For those working in brands where your primary brand colour is unfortunately orange or yellow, you are likely trying to run away from using them because of their challenges with accessibility contrasts. This may mean that you use a secondary (complimentary) brand color, acting as a pseudo primary colour when used in an ordinal system.
In this scenario is primary…secondary? No, it’s still primary, we just don’t use it. Thus forcing a thinking exercise where you convince yourself that secondary is primary.
To those of you working with brand colours that are indeed red, yellow, or any colour typically associated with a component’s sentiment, I wish you luck.
Latinate ordinal numbers
Despite the above title looking like gibberish, that’s the technical term for primary, secondary, tertiary etc. These are also very common naming conventions in the land of variables.

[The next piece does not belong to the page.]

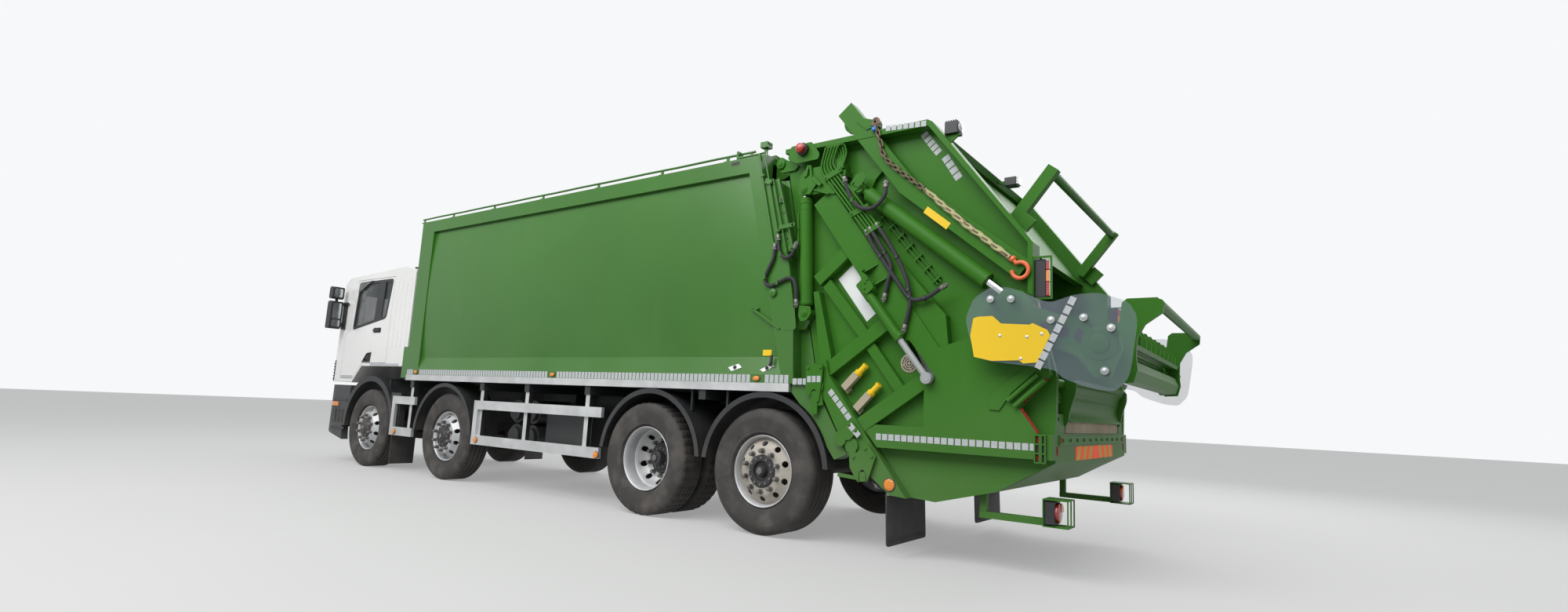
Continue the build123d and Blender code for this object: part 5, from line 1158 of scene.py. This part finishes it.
for side, y in seatLook["places"].items():
    for part, spot, fill in zip(("Cushion", "Back", "Head"), (cushionSpot, backSpot, headSpot), seatLook["fill"]):
        form = Form(f"seat{part}_{side}")
        addPad(form, lambda u, v, w: spot(y, u, v, w))
        pad = form.build(seatCloth, "cab", "seat_cloth", sharpAngle=1.2)
        if part == "Cushion":
            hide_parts("seats")
    form = Form(f"seatBase_{side}")
    for x0, x1, half, low, high in seatLook["base"]:
        form.slab(x0, x1, y - half, y + half, low, high)
    for z in seatLook["pleats"]:
        form.slab(-0.528, -0.192, y - 0.148, y + 0.148, z - 0.006, z + 0.006)
    for post in (y - 0.05, y + 0.05):
        form.rod(at(0.03, post, 2.3), at(0.03, post, 2.35), 0.006)
    form.tube(roundPath([at(-0.52, y + 0.215, 1.6), at(-0.16, y + 0.215, 1.6)], 0.02), 0.016)
    form.build(darkPlastic, "cab", "dark_plastic", bevel=0.004)
print("seats done")


# Hopper's rear: board, chevrons, loading flap, mud flaps and corner trim

boardLook = {"from": -0.865, "pitch": 0.1922, "count": 9, "low": 0.966, "high": 1.052, "wear": 0.004}
chevronLook = {"bars": 7, "wide": 0.0886, "lean": 0.06, "low": 0.775, "high": 0.874, "face": 9.1402, "thick": 0.0016}
flapLook = {
    "line": ((9.166, 1.046), (9.14, 1.078), (9.127, 1.118), (9.126, 1.158), (9.134, 1.196), (9.146, 1.204),
             (9.142, 1.222), (9.152, 1.256), (9.168, 1.282), (9.184, 1.29), (9.182, 1.304), (9.205, 1.336)),
    "cheek": ((9.098, 0.966), (9.16, 1.036), (9.172, 1.12), (9.214, 1.25), (9.214, 1.33), (9.098, 1.33)),
    "rib": ((9.098, 1.15), (9.128, 1.15), (9.15, 1.29), (9.098, 1.29)), "thick": 0.008, "half": 0.868,
}
mudFlapLook = {"y0": 0.555, "y1": 1.227, "low": 0.082, "high": 0.478, "foot": 7.962, "lean": 0.04, "waves": 3,
               "depth": 0.006, "thick": 0.011}

form, look = Form("hopperBoard"), boardLook      # worn board behind the loading edge
for i in range(look["count"]):
    y = look["from"] + i * look["pitch"]
    form.slab(9.0925, 9.138, y + 0.001, y + look["pitch"] - 0.001, look["low"], look["high"] - look["wear"] * (i % 3))
form.build(tanBoard, "tailgate", "grey_paint", bevel=0.003)
form = Form("sillStrip")
form.slab(9.138, 9.148, -1.06, 1.06, 0.884, 0.952)
for y in (-0.98 + 0.196 * i for i in range(11)):
    form.lathe(washerBolt(0.017, 0.011, 0.01), at(9.148, y, 0.918), rearward, 6)
form.build(tailPaint, "tailgate", "green_paint", bevel=0.002)
# the yellow bars carry painted shade in their colour, and both colours of bar have a painted glow
for form in bothIn("chevronBoard", [signalTape, shadedYellowTape], "tailgate", "clear_sheet"):
    look = chevronLook
    for i in range(look["bars"]):
        form.mark, last = i % 2, i == look["bars"] - 1
        a, b, low, high = i * look["wide"], (i + 1) * look["wide"], look["low"], look["high"]
        outline = [(a + look["lean"] if i else 0.0, low), (b if last else b + look["lean"], low), (b, high), (a, high)]
        form.prism([at(look["face"], u, v) for u, v in outline], (look["thick"], 0, 0))
for form in bothIn("rearCornerReflectors", redTape, "tailgate", "lamp_lens", bevel=0.001):
    form.slab(9.1402, 9.144, 1.075, 1.11, 0.82, 0.88)
    form.slab(9.1482, 9.151, 1.015, 1.045, 0.896, 0.94)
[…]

Despite familiarity and commonality, I'm slowly but surely coming round to the idea that background-secondary
is not a semantic variable. Semantic should mean clear intent, but an ordinal system like primary, secondary, and tertiary doesn't actually tell you where they should be used and for what.
The above image was originally posted as a tweet.
Don’t get me wrong, I spent hours and hours playing around with these methods of building color palettes and components whilst working on Simple Design System at Figma. What became tricky during this work was building predictable combinations of colour, which I believe is central to the successful adoption of any system.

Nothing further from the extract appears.